Palette Virtual Clusters enable operations teams to partition a host cluster and deploy lightweight virtual clusters on top, similar to how virtualization creates logically isolated virtual servers on top of physical machines. This is great for giving developers quick access to a sandbox environment for testing their code. Virtual clusters provide as strong a level of separation without introducing complicated overhead, such as separating physical resources and managing namespaces with complex RBAC configurations. Palette Virtual Clusters is powered by vCluster.

Permissions

Permissions are associated with specific actions within the platform such as Create New user in a tenant, Add a Cluster Profile in a project, View Clusters within a cluster, etc. Permissions are granted to the users and teams through roles.

Presets

Presets are a subset of properties configured for a layer that is pre-configured with defaults to easily enable or turn on a feature. Palette packs and charts provide several settings that can be customized by the user. Although customizable typically in a YAML format, it can be cumbersome to look through a flat list of properties and identify the ones to change for specific functionality. Through presets, Palette groups a bunch of related properties that control a feature and provides them as named presets. During construction of a cluster profile, users may be simply enabled or disable a preset to quickly make the desired changes.

Private Cloud Gateway

A Private Cloud Gateway is a Palette component that enables the communication between Palette's management console and a private cloud/data center. The gateway needs to be installed by the users in their private cloud environments using a private cloud gateway installer appliance.

Private Pack Registry

Palette provides extensibility by providing a way for users to define packs for integrations beyond the ones provided by default in Palette's public pack registry. These user-defined packs need to be hosted in a private registry, which users can bring up in their environment using Palette's pack registry software.

Project

Projects provide a way for grouping clusters together for logical separation. Role-based access controls within Palette are applied at the project level. Users and teams can be assigned one or more roles within a project for granular control over permissions within the project scope.

Public Pack Registry

Palette maintains a public pack registry containing various packs that can be used in any cluster profile. The pack content in this registry is constantly updated with new integrations.

Repavement

Repavement is the process of replacing a Kubernetes node with a new one. This is typically done when a node is unhealthy or needs to be upgraded. The process involves migrating active workloads to another healthy node, and removing it from the node pool. This is referred to as draining the node. A new node is created and configured with the same settings as the old node and added back to the pool. The process is fully automated and does not require manual intervention.

Role

A Role is a collection of permissions. There are two kinds of roles in Palette: tenant roles and project roles. Tenant roles are a collection of tenant-level permissions such as create a new user, add a new project, etc. Project roles consist of permissions for various actions within the scope of a project such as create a cluster profile, create a cluster, etc.
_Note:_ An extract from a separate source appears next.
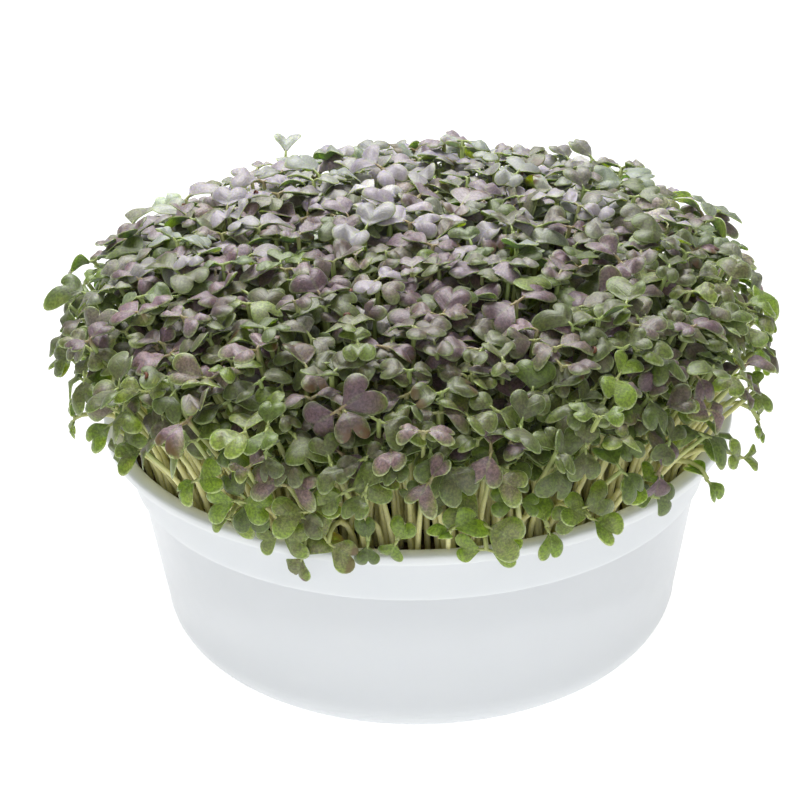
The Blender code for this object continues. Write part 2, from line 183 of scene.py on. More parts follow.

Site Configuration Text User Interface (TUI)

TUI is initially used as an interface to site operator to provide site-specific settings such as NW Settings (Static IP, DHCP, WAN, GW, Proxy), Palette endpoint, and Device ID override. It can accept inputs from the unattended.yaml file.

System Administrator

The self-hosted Palette or Palette VerteX user with access to the system console and can perform various operations based on their assigned role. Palette supports multiple system administrator roles.

System Console

The console is used to scale up the Enterprise cluster and manage it. The System console supports creating and activating a new tenant in a new instance. It Initiates the installation of a Palette Enterprise Cluster. The On-Prem System Console provides various administrative setup tasks. Most of these are optional and can be performed at any time. To quickly start using the platform's functionality, all that is needed is to create the first tenant and activate it.Initial login:admin/admin.

Team

A Team is a group of users. Users can be part of one or more teams. Teams provide a convenient way to control platform access for a group of users. Roles assigned to a team grant associated tenant or project permissions to all users that are part of the team.

Tenant

Tenant represents a customer or an organization in Palette. Palette is a multi-tenant platform. All tenant resources are isolated from other tenants. Each tenant has a unique encryption key to encrypt any sensitive data such as cloud credentials and tenant user information. Users from a tenant do not have access to resources in another tenant.

User

Users are members of a tenant who are assigned roles that control their access within the platform. For example, users with the tenant admin role get permissions to perform all actions across all projects in the tenant whereas users assigned project roles, only get specific permission within the associated projects. The user's personal information (email, name) is treated as sensitive data and fully encrypted using the tenant's unique encryption key.

VMO

Palette Virtual Machine Orchestrator provides a unified platform for managing containerized and virtualized applications. Palette VM Orchestrator allows organizations to onboard, deploy, manage, and scale VMs within the same cluster as their containerized applications.

Workload

An application running on the Kubernetes cluster is called a Workload. It can be a set of components that work together or a single independent component, run as a set of pods. In Kubernetes terms, a Pod is a set of running containers on your cluster.

Workload Cluster

Workload / Tenant / Application Clusters are a collection of control plane and worker nodes that cooperate to execute container application workloads. Kubernetes clusters provisioned by users are referred to as Workload Clusters. These clusters are created within projects and they are provisioned and managed in the user's cloud environment. Each cluster is provisioned from a Cluster Profile with additional configuration overrides and cloud-specific settings.

Workspace

The multi-cluster management and governance capabilities are supervised with Palette Workspaces. Workspaces enable the logical grouping of clusters and namespaces to provide application or team-specific governance and visibility into workloads, cost, and usage metrics. For example, the application or team workload may be deployed into namespaces across clusters for achieving High Availability (HA), Disaster Recovery (DR), organization-specific placement policies, etc. Grouping the namespaces and clusters into a workspace provide central management and governance in a multi-cluster distributed environment.